Access control is the companion to encryption, ensuring that only authorized individuals or services can interact with the training environment. Role-based permissions define which users can launch training runs, modify configurations, or access checkpoints. Monitoring privileged users is essential, since administrators hold significant power and represent a potential insider threat. Credential rotation reduces the chance that stolen or leaked credentials can be reused indefinitely. The principle of least privilege applies here as it does elsewhere: no user or process should have more access than necessary. By limiting and monitoring access to training clusters, organizations shrink the opportunities for adversaries to interfere with critical stages of model development.

Verification techniques close the loop by confirming that outputs are consistent with expectations. Cross-run consistency checks compare results across repeated training sessions to detect anomalies that suggest tampering. Hash comparisons validate that outputs, including checkpoints and logs, have not been altered. Random sampling of outputs against known benchmarks ensures correctness and highlights unexpected deviations. Audit replication, where independent teams repeat training with the same inputs and configurations, provides the strongest assurance of integrity. Together, these methods transform training from a black box into a transparent, verifiable process. Verification is not just about catching errors—it is about proving, with evidence, that training proceeded as intended, a cornerstone of both technical trust and regulatory compliance.

For more cyber related content and books, please check out cyber author dot me. Also, there are other prepcasts on Cybersecurity and more at Bare Metal Cyber dot com.

Incident detection during training is vital because even the best-prepared systems can still experience compromise. One signal comes from anomaly detection in training loss: if the curve diverges dramatically from expected patterns, it may suggest tampering or corrupted data. Sudden spikes in error, especially when inputs or configurations have not changed, can also indicate malicious interference. Divergence from baseline curves built from previous runs gives defenders a way to compare current behavior against historical norms. Setting alert thresholds ensures that anomalies are flagged in real time rather than discovered after the fact.

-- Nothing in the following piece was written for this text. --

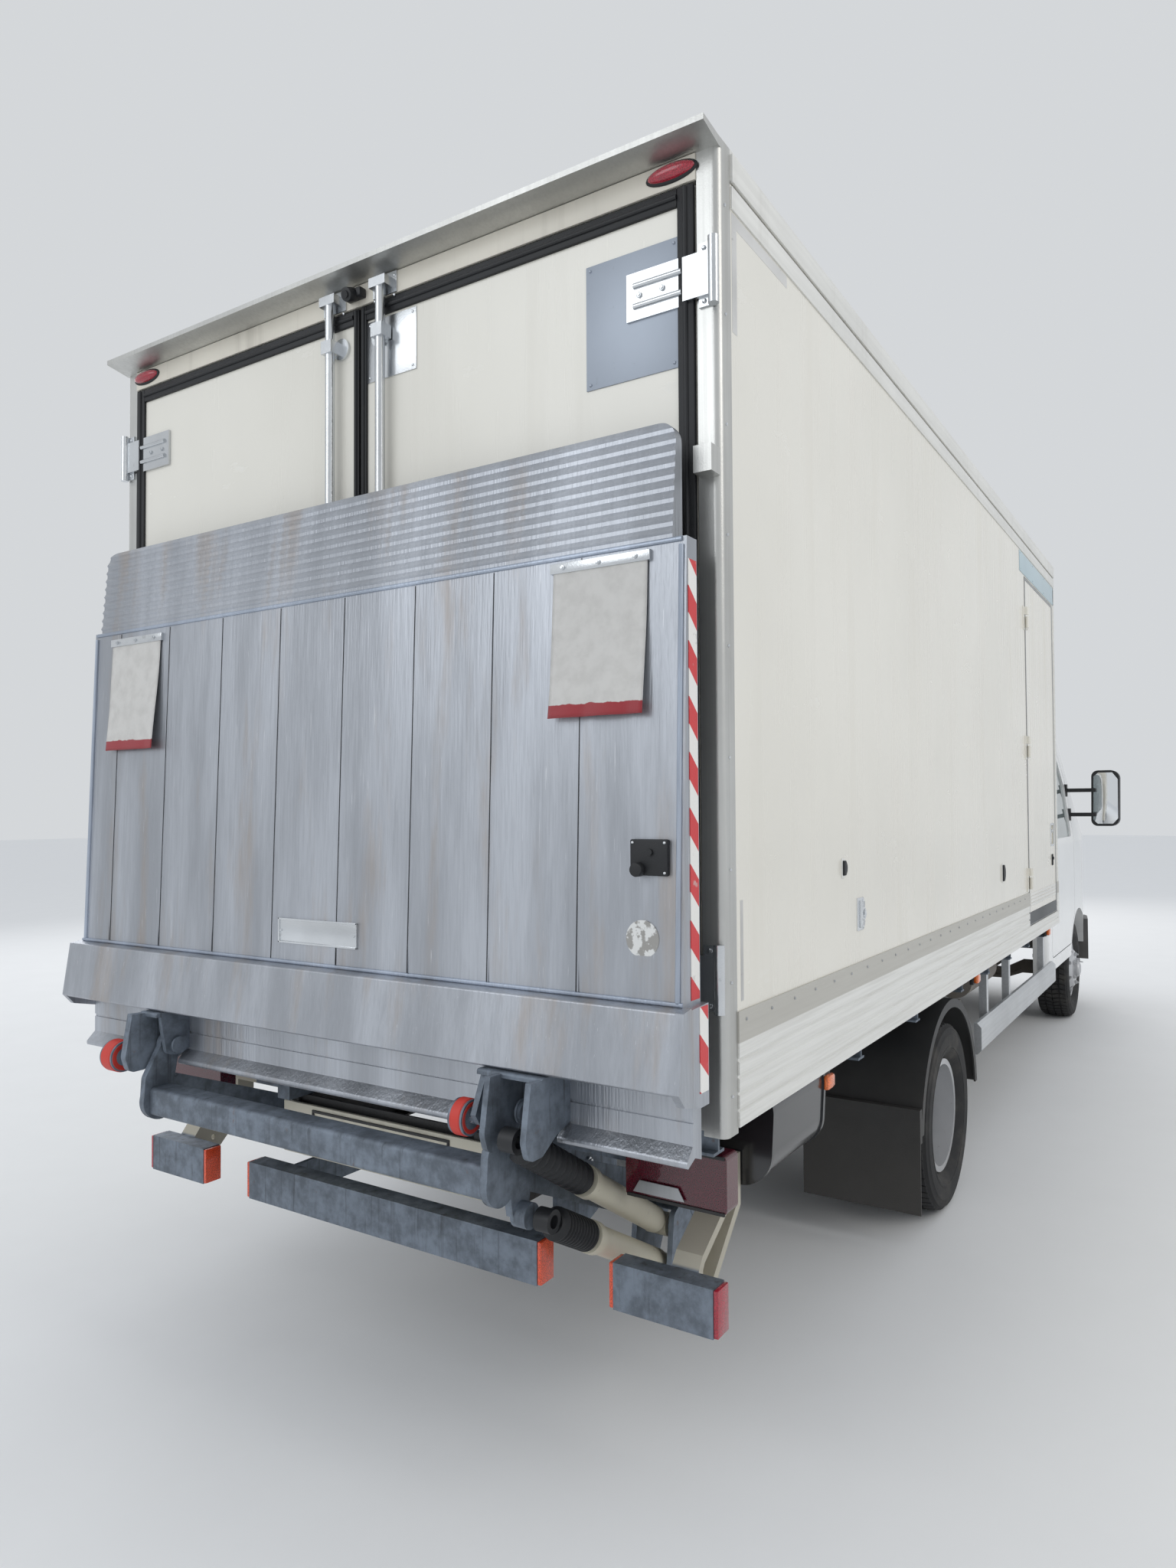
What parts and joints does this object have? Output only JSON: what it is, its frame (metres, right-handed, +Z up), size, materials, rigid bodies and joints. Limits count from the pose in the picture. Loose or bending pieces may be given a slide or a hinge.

Incident detection, when tied to monitoring systems, transforms unexpected behaviors into actionable signals, giving teams a chance to intervene before compromised models move further down the pipeline.

Response strategies determine what happens once an incident is suspected. One option is rolling back to a prior checkpoint, effectively resetting the model to a state before suspected tampering occurred. If infrastructure is compromised, isolating the cluster prevents the issue from spreading further. Retraining from a clean state may be necessary if corruption is deeply embedded, though this is resource-intensive. Forensic investigation complements these steps by determining whether the anomaly was accidental, environmental, or adversarial in origin. Together, these strategies form the backbone of resilience: quick containment, followed by careful recovery. Without clear response playbooks, organizations risk losing valuable time and allowing damage to compound during a crisis.

Standards for training security provide external anchors that organizations can rely on. Frameworks from international bodies such as ISO or guidance from NIST establish best practices for secure machine learning. Sector-specific guidelines add further granularity, recognizing that healthcare, finance, or defense may require stricter controls. Cloud vendors increasingly offer certifications for secure AI training environments, providing reassurance for organizations that rely on shared infrastructure. Reproducibility mandates, whether from regulators or industry groups, formalize expectations for verifiable results. These standards do not eliminate the need for vigilance but provide baselines that organizations can measure themselves against. They also foster consistency across industries, reducing the fragmentation that adversaries could exploit.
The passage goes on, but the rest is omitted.